Similar considerations surround cataloging. "Harvard is the only Judaica research library that has computerized its entire Hebrew catalog and made it available online throughout the world," De Gennaro said. Harvard also serves as the primary producer of romanized, computerized Hebrew cataloging data for the national bibliographic networks OCLC and RLIN.

Littauer Foundation President William Lee Frost '47 called the grant "a forceful statement about the need to support such programs. Coming in the midst of the current University Campaign, it is a most timely message, and we hope it will be very helpful to the Library in encouraging other donors to do likewise."

Amid today's widespread financial cutbacks, Berlin pointed out, grants such as the Littauer gift allow students to support themselves while performing intellectually challenging tasks.

"Our students are given an enormous amount of responsibility," he said. "The work is not mechanical or rote. All of it requires a great deal of thought and attention. Over the years, we've had some very impressive students who have done absolutely superb work. We'd be hard-pressed to do all we do without them. We have no lack of things to do, and fortunately, we have a very big pool of talent to draw on."

This abundance of projects matches the vast scope of the field, Berlin explained. "Judaica is really a global literature that has been published literally throughout the world in virtually every language since the beginning of printing. The single most important part, of course, is the Hebrew material. But the formats and materials range from printed books, pamphlets, newspapers, and periodicals through more recent developments like audiovisual materials and CD-ROMs."

Berlin believes that the Judaica Division has "the largest collection of Israel-related materials outside of Israel." And for decades, the division has collected and processed Israeli ephemera with a consistency unknown in Israel itself. As a result, Harvard has amassed the world's largest and most varied collection of Israeli posters.

A scholar might have to visit 30 or 40 sites in Israel to study much of the material conveniently gathered here, Berlin said. One student assistant, in fact, plays a critical role in making the Harvard materials widely accessible by preparing Israeli election posters for digitization before shipping them off for safekeeping at the Harvard Depository in Southborough, Mass.

Some projects require familiarity with Hebrew or European languages, while others demand sophisticated computer skills.
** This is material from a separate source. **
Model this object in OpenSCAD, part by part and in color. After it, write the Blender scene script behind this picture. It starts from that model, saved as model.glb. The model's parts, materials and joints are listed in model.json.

One student, for example, meticulously prepares other Judaica materials for off-site storage at the Depository. Another pores over microfilms of dissertations from Israeli universities to create records for the HOLLIS electronic catalog. A third records the thousands of issues of Israeli newspapers and periodicals to which the division subscribes. A fourth processes European-language acquisitions (modern and antiquarian) related to Jewish affairs.

The Littauer gift puts Judaica closer to its fundraising goals within the University Library sector of Harvard's ongoing capital campaign. Berlin's position (est. 1959) and that of the Littauer Hebraica Technical and Research Services Librarian (1991) are already endowed.

"Our overall goal is to endow the entire Judaica operation," he said. That means raising an additional $4 million to $5 million to endow the remaining librarians' positions in the division.

"To deal with this vast range of material from all places, periods, and languages, we need librarians with a variety of skills, both intellectual and organizational," Berlin stressed. "By endowing a position, the donor would be ensuring that that element of the collection would always be in the hands of a skilled librarian who will develop it and make sure that we continue to build it."

Lucius N. Littauer, Class of 1878, and the foundation that he created have long supported the University Library, Jewish Studies, and other Harvard enterprises. In 1925, Littauer established the Nathan Littauer Professorship of Hebrew Literature and Philosophy, the nation's first endowed chair in Jewish Studies. He also funded the Graduate School of Public Administration (1935; now part of the Kennedy School of Government) and the University Library's first Judaica Book Fund (1937).

Among the Foundation's many benefactions are the Harry Starr Chair of Classical and Modern Jewish and Hebrew Literature (1976), the Harvard-Littauer Judaica Endowment (1980; the University Library's first major preservation endowment), the Harry A. Wolfson Fellowships in Jewish Studies (1989), the Kennedy School's Harry Starr Auditorium, and Radcliffe's Louise Littauer Gallery.